In reviewing the complaint, the court is mindful that "[a] 'document filed pro se is to be liberally construed and a pro se complaint, however inartfully pleaded, must be held to less stringent standards than formal pleadings drafted by
lawyers.'" Bennett v. City of New York, 425 F. App'x 79, 80 (2d Cir. 2011) (summary order) (quoting Boykin v. KeyCorp, 521 F.3d 202, 214 (2d Cir. 2008)); accord Erickson v. Pardus, 551 U.S. 89, 94 (2007); Harris v. Mills, 572 F.3d 66, 72 (2d Cir. 2009). If a liberal reading of the complaint "'gives any indication that a valid claim might be stated,'" the court must grant leave to amend the complaint. See Cuoco v. Moritsugu, 222 F.3d 99, 112 (2d Cir. 2000) (quoting Branum v. Clark, 927 F.2d 698, 705 (2d Cir. 1991)).

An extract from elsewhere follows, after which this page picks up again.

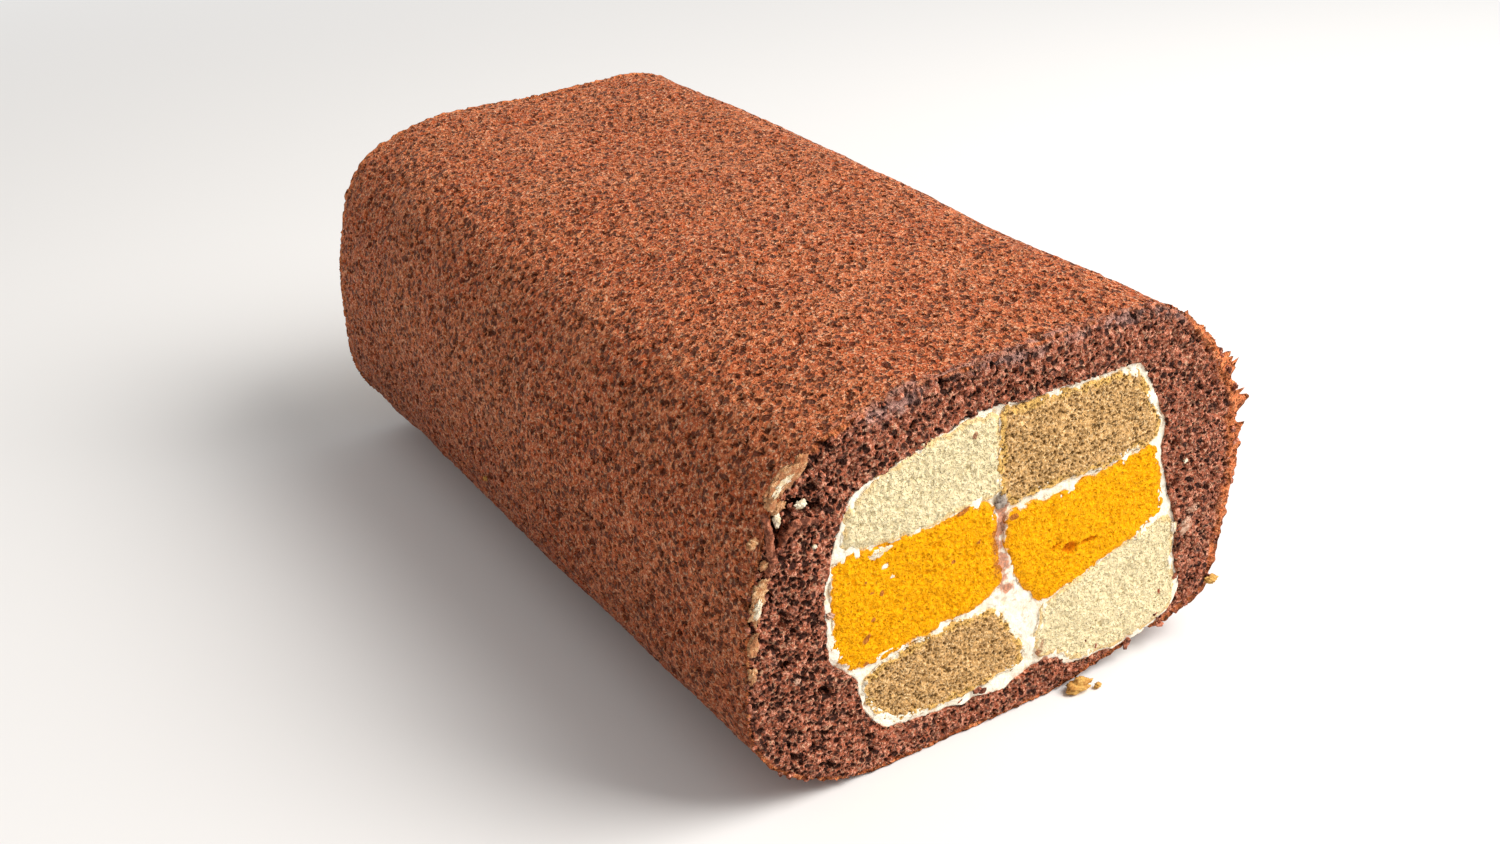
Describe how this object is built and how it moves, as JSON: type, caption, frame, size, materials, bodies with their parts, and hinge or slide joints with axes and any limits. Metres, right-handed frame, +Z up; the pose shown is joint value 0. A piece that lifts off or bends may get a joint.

The complaint must be summarily dismissed as plaintiff has no right to the relief requested. On these facts, plaintiff has no right to appear on behalf of Ms. Pierce or vindicate her constitutional rights, even as a "business agent." Although federal law affords parties a statutory right to "plead and conduct their own cases," 28 U.S.C. § 1654, that statute does not permit "'unlicensed laymen to represent anyone else other than themselves.'" Lattanzio v. COMTA, 481 F.3d 137, 139 (2d Cir. 2007) (quoting Eagle Associates v. Bank of Montreal, 926 F.2d 1305, 1308 (2d Cir. 1991)). Indeed, the Second Circuit has interpreted "28 U.S.C. § 1654, which governs appearances in federal court, to allow two types of representation: 'that by an attorney admitted to the practice of law by a governmental regulatory body and that by a person representing himself.'"

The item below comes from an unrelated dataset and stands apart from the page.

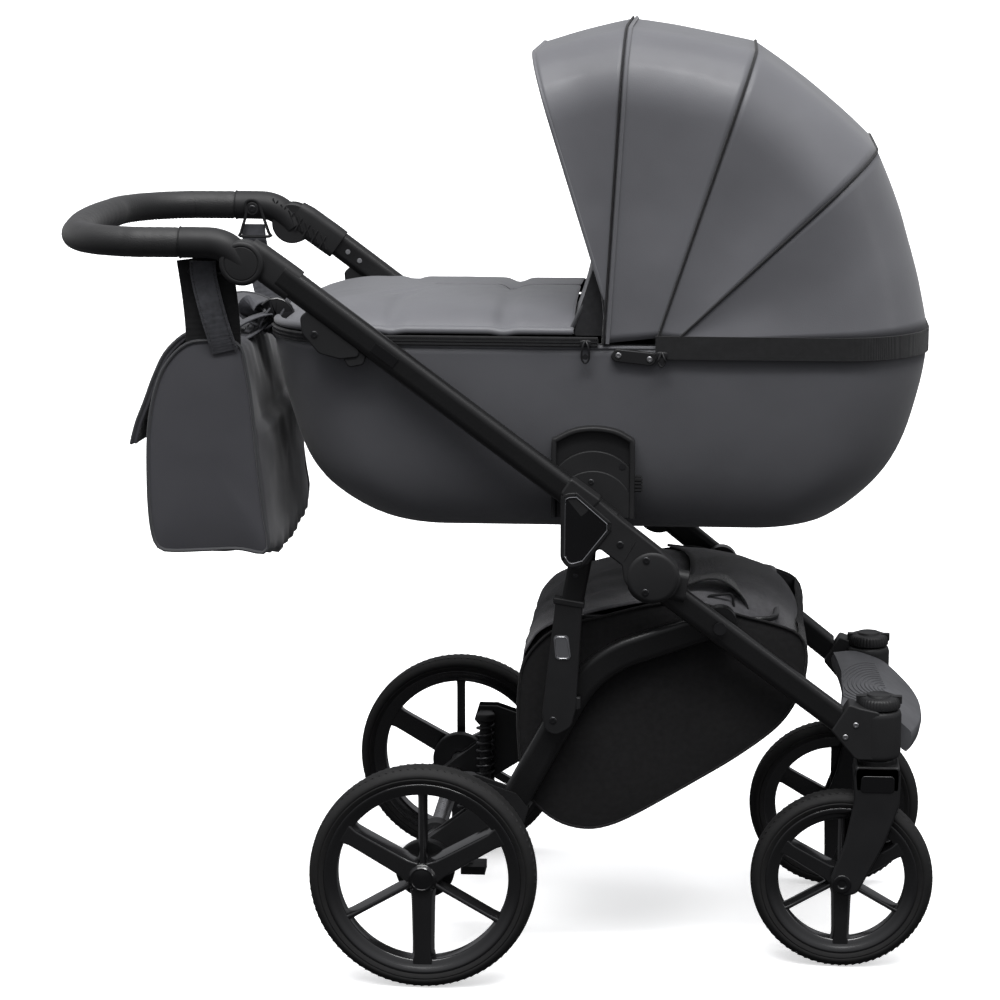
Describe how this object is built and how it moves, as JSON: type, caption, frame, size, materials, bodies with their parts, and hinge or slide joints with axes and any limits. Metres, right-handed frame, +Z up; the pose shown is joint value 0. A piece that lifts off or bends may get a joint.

Id. (citation omitted). Accordingly, because the complaint only seeks to allow plaintiff to intervene in the criminal proceeding of Ms. Pierce and does not allege any violations of plaintiff's own rights, it must be dismissed for failure to state a claim pursuant to 28 U.S.C. § 1915A(b)(1).*fn3
In addition, the court has considered affording plaintiff an opportunity to amend the complaint. Because the deficiencies in the complaint could not be cured by amendment, however, the court concludes that it would be futile to grant leave to amend. See O'Hara v. Weeks Marine, Inc., 294 F.3d 55, 69 (2d Cir. 2002) ("[A] district court may deny leave to amend the complaint if the amendment would be futile"); Cuoco v. Moritsugu, 222 F.3d 99, 112 (2d Cir. 2000) (affirming dismissal of pro se complaint for failure to state a claim without granting leave to replead because "better pleading will not cure [the basis for dismissal]").

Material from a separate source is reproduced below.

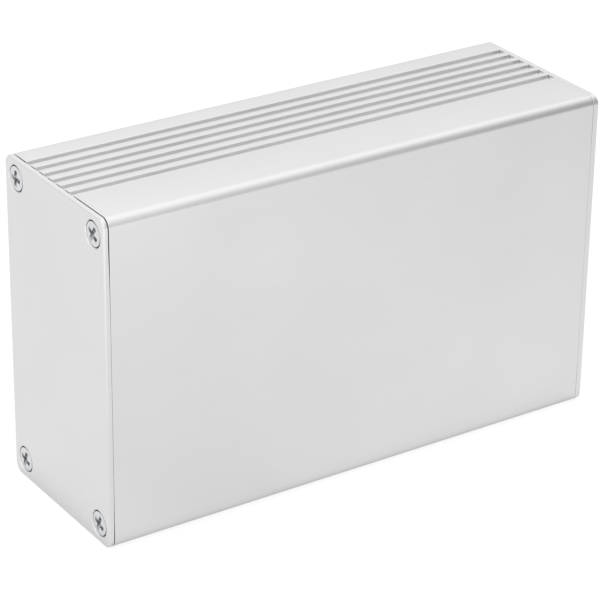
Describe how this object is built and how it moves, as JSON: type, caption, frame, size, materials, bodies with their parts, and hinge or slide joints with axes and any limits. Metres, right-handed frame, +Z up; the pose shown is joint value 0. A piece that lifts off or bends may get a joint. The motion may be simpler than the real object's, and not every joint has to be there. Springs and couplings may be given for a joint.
{
  "type": "extruded electronics enclosure",
  "caption": "Long rectangular aluminium project box with a split extruded body, grooved narrow faces and screwed blank end plates.",
  "frame": {"origin": "middle of the box's footprint, on the surface that its narrow face stands on", "axes": "+X along the extrusion towards the right end plate, +Y from the front wide face to the back one, +Z up"},
  "size_m": [0.1124, 0.037, 0.068],
  "materials": {
    "anodised_shell": "clear anodised satin extrusion",
    "anodised_plate": "clear anodised satin sheet",
    "plated_screw": "bright plated steel"
  },
  "bodies": {
    "box": {"front_shell": "anodised_shell", "back_shell": "anodised_shell"},
    "left_plate": {"left_end_plate": "anodised_plate"},
    "right_plate": {"right_end_plate": "anodised_plate"},
    "screw_left_front_top": {"screw_left_front_top": "plated_screw"},
    "screw_left_front_bottom": {"screw_left_front_bottom": "plated_screw"},
    "screw_left_back_top": {"screw_left_back_top": "plated_screw"},
    "screw_left_back_bottom": {"screw_left_back_bottom": "plated_screw"},
    "screw_right_front_top": {"screw_right_front_top": "plated_screw"},
    "screw_right_front_bottom": {"screw_right_front_bottom": "plated_screw"},
    "screw_right_back_top": {"screw_right_back_top": "plated_screw"},
    "screw_right_back_bottom": {"screw_right_back_bottom": "plated_screw"}
  },
  "joints": [
    {"name": "left_plate_off", "type": "slide", "parent": "box", "child": "left_plate", "axis": [-1, 0, 0], "range_m": [0, 0.04]},
    {"name": "right_plate_off", "type": "slide", "parent": "box", "child": "right_plate", "axis": [1, 0, 0], "range_m": [0, 0.04]},
    {"name": "screw_left_front_top_out", "type": "slide", "parent": "left_plate", "child": "screw_left_front_top", "axis": [-1, 0, 0], "range_m": [0, 0.01]},
    {"name": "screw_left_front_bottom_out", "type": "slide", "parent": "left_plate", "child": "screw_left_front_bottom", "axis": [-1, 0, 0], "range_m": [0, 0.01]},
    {"name": "screw_left_back_top_out", "type": "slide", "parent": "left_plate", "child": "screw_left_back_top", "axis": [-1, 0, 0], "range_m": [0, 0.01]},
    {"name": "screw_left_back_bottom_out", "type": "slide", "parent": "left_plate", "child": "screw_left_back_bottom", "axis": [-1, 0, 0], "range_m": [0, 0.01]},
    {"name": "screw_right_front_top_out", "type": "slide", "parent": "right_plate", "child": "screw_right_front_top", "axis": [1, 0, 0], "range_m": [0, 0.01]},
    {"name": "screw_right_front_bottom_out", "type": "slide", "parent": "right_plate", "child": "screw_right_front_bottom", "axis": [1, 0, 0], "range_m": [0, 0.01]},
    {"name": "screw_right_back_top_out", "type": "slide", "parent": "right_plate", "child": "screw_right_back_top", "axis": [1, 0, 0], "range_m": [0, 0.01]},
    {"name": "screw_right_back_bottom_out", "type": "slide", "parent": "right_plate", "child": "screw_right_back_bottom", "axis": [1, 0, 0], "range_m": [0, 0.01]}
  ]
}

Accordingly, the complaint, filed in forma pauperis, is dismissed for failure to state a claim pursuant to 28 U.S.C. § 1915A(b)(1). The court certifies pursuant to 28 U.S.C. § 1915(a)(3) that any appeal from this Order would not be taken in good faith and therefore in forma pauperis status is denied for the purpose of an appeal. Coppedge v. United States, 369 U.S. 438, 444-45 (1962). The Clerk of Court is respectfully requested to enter judgment and close this case. Additionally, the Clerk of Court is respectfully directed to serve a copy of this Memorandum and Order on the pro se plaintiff and note service on the docket.